I've maintained a Ceph cluster at home since 2011. It spans 3 machines with 6 disks each. For quite a while, in those early days, I experienced the loss of several hard disks, due to local heat, misconfigurations, early dogfooding of ceph and btrfs, and uses that abused the disks too hard, but that has long been left behind, and for years the cluster has been quite stable as long-term storage, mainly for my archival backups.
But as of the past... months? years? I'm not sure... when I ran monthly-ish archival backups, I hit some quite annoying problems.
On one of the servers, one of the disks often seemed to overheat while I copied the backups to the cluster, and then the disk would stop talking to the server until I left it to cool down for long enough. Not a great thing when it holds part of your root filessytem, and a swap partition.
Another disk on the same server would then slow down to a crawl. Other disks would kick it from the cluster, then it would rejoin, and there'd be a lot of additional slowdown due to the recovery activity.
They had been like that for a while, and I got used to enduring those annoyances. It was something to be looked into some day, postponed forever because, honestly, I did enough hard disk fixing for a lifetime in those early days, and the peace of mind of data replication across lots of disks was the primary reason for me to get interested in Ceph to begin with.
I just didn't feel like dealing with such failures any more. Presumably those disks would soon fail for good, and the replacements wouldn't be so annoying. Meanwhile, they provided me with a little extra redundancy, that I hoped I'd never need.
The other day, I replaced the old USB fan that I had running pointed at the disks. It was hardly spinning any more. I hoped it would help get the backups finished. This backup, ran at the hottest end of the Summer, was hitting the long-known problems pretty hard.

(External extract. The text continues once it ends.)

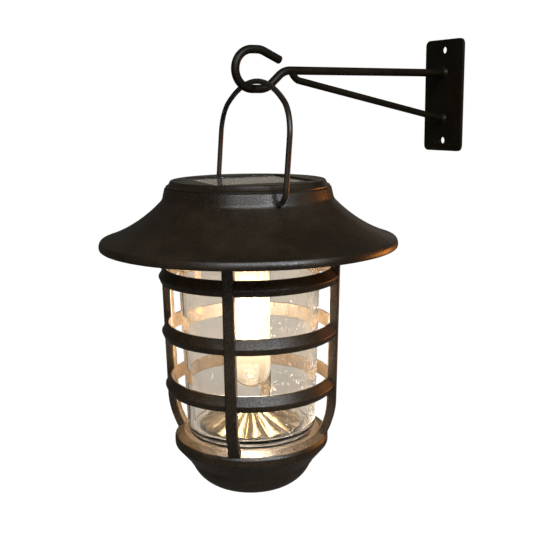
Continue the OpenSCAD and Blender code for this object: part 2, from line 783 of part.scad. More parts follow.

Shortly after unplugging the old fan and plugging the new one in, I smelled smoke.
Ugh, right?
Well... Not so fast!
I powered off that server right away, disconnected the USB disks, powered the server back up and started plugging the disks back in one by one. They were all alive. Phew! (or, for those rooting for the annoying disks to rest in pieces, no such luck)
But when I plugged them in through the USB hub, they all seemed sort of dead. Their leds would lighten up, but the server couldn't detect them any more. So the hub was the source of the magic smoke that had escaped! Weirdly, it could still carry power to the disks and to the fan, but not data.
Anyway, the hub was replaced, and then the server came back up, resynced with the other machines, got the remaining pieces of the archival backup in, and I've been checking the data and it has been running its own scrubbing for much longer than it used to take for those annoying disks to start giving me headaches, and none of them did.
Conclusion: it was the USB hub all along! Sorry disks. You aren't annoying, and I hope you live a long and happy life now that you're connected to a hub that doesn't start depriving you of the power you need when it heated up.
So, I guess I should thank the fan for solving the problem for me?
I wonder if the older fan was spinning slowly because it was power-deprived too. I shall check that theory some day.
Anyway, for now, I'm happy with the newly-headache-free cluster. And the newly-data-less but still power-capable hub has got a new fan, spinning happily and cooling down the disks.
This post celebrates 16 years of Blonging for Freedom.
It kind of sucks to launch a blog on April 1st, because anniversary posts may always be mistaken as pranks. So I haven't posted much on such dates (or at all), but this is another such post, and to the best of my knowledge, it's all true. And so were the earlier ones. No kidding!
So blong...